First off, the chef and butcher are constantly talking.
“It’s helping them rotate through their stock faster and keeping items in the butcher case at maximum freshness and allows me to repurpose them in other ways,” he said. “I can also still be like, customer No. 1.”
Attention to detail extends throughout the operation. All breads and desserts are made in-house. And all the products in the restaurant are non-GMO, including the wines, which are biodynamic or organic, Pasquarello said.

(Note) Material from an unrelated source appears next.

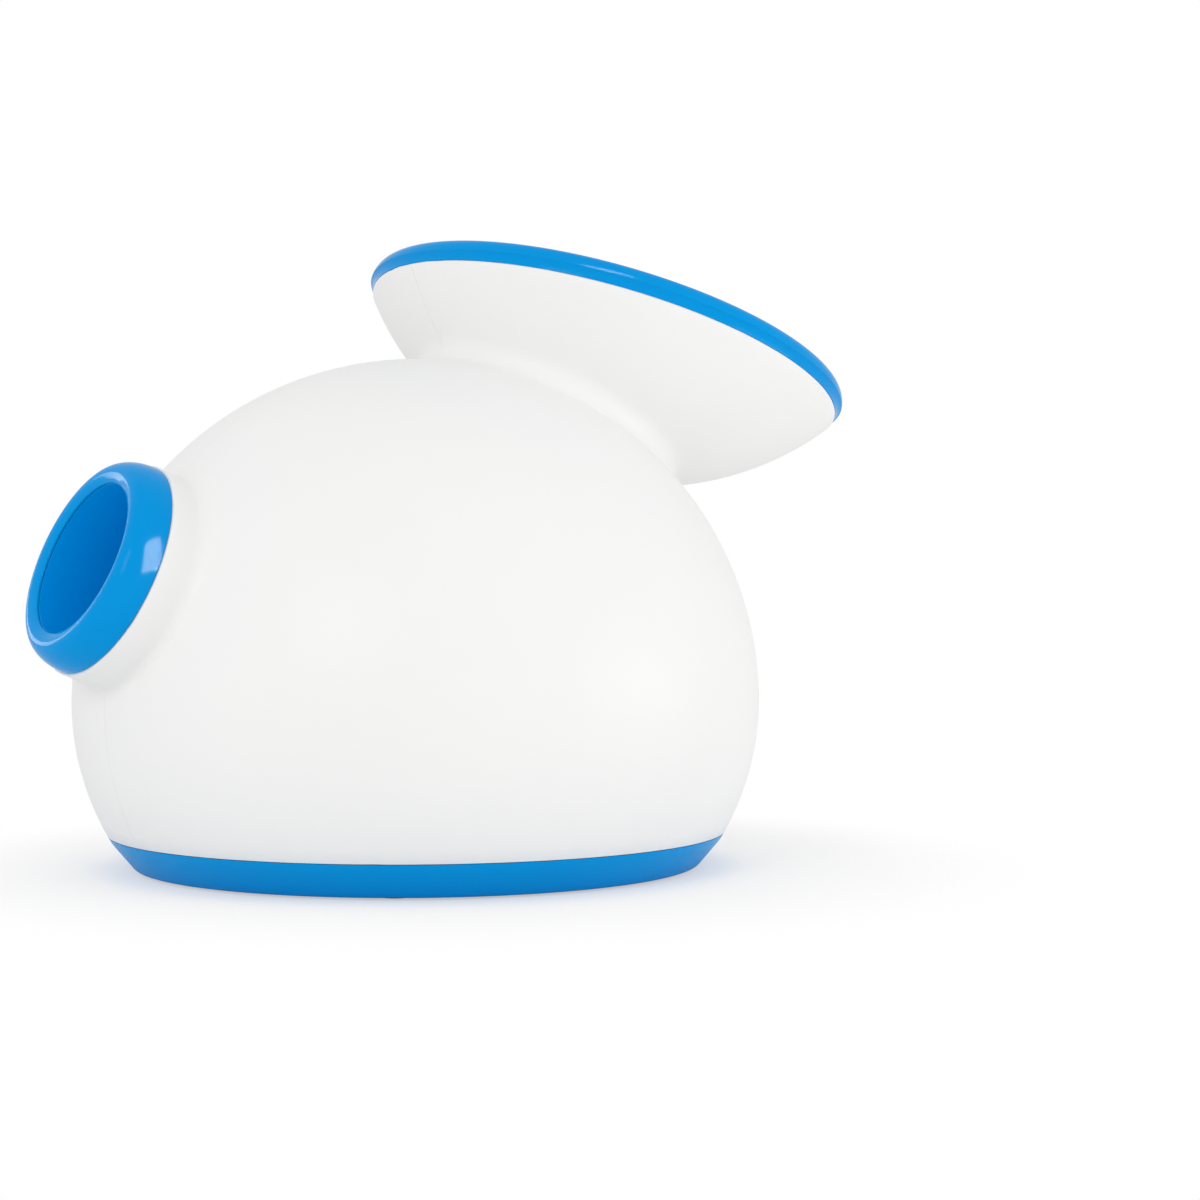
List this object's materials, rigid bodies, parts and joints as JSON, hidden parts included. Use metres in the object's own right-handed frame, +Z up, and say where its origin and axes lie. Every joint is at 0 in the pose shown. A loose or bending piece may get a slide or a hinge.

A couple of dishes to note: The grilled Maitake Mushroom dish, a vegetarian dream served in a puff pastry, with caramelized onion and blue cheese. And the Spelt & Bacon. Not vegetarian, but worthy of a vat-sized fantasy of grains sourced from the oldest mill in the country and veggies and pork, and oozy poached egg.
Don’t sleep on it. The menu changes nearly every day.
Sit down service or grab-and-go
High ceilings, big windows and lots of light balance the industrial buildout with the wood grain, farm-fresh feel at Kensington Quarters.
Positioned center stage, meat cases gleam shiny and clean, displaying only the best of what the area’s farmers have to offer. A wooden butcher block tucked behind the counter allows the butchers easy access to the customers, and the meat-locker, where a week’s worth of animals await their final purpose.
“We like to tell everyone we’re not a steak house, because that’s a concern,” Pasquarello said. “You don’t pick your steak and have it cooked for you. It’s not a steakhouse.”
But you can buy a beautifully trimmed steak to cook at home. Or some breakfast sausages. Or bacon, eggs, ground beef, pastrami, leaf lard … OK, you get the picture.
“The idea was to not have to create all of these added value products out of necessity,” Mayer said. “It should be coming out of want. We do sausages because we want to make them, the charcuterie because we want to do it. Not because we have to move trim or move product.”
The restaurant seats about 100 people, with the butcher shop servicing the kitchen, first and foremost.
Nose to tail. Every animal, every time.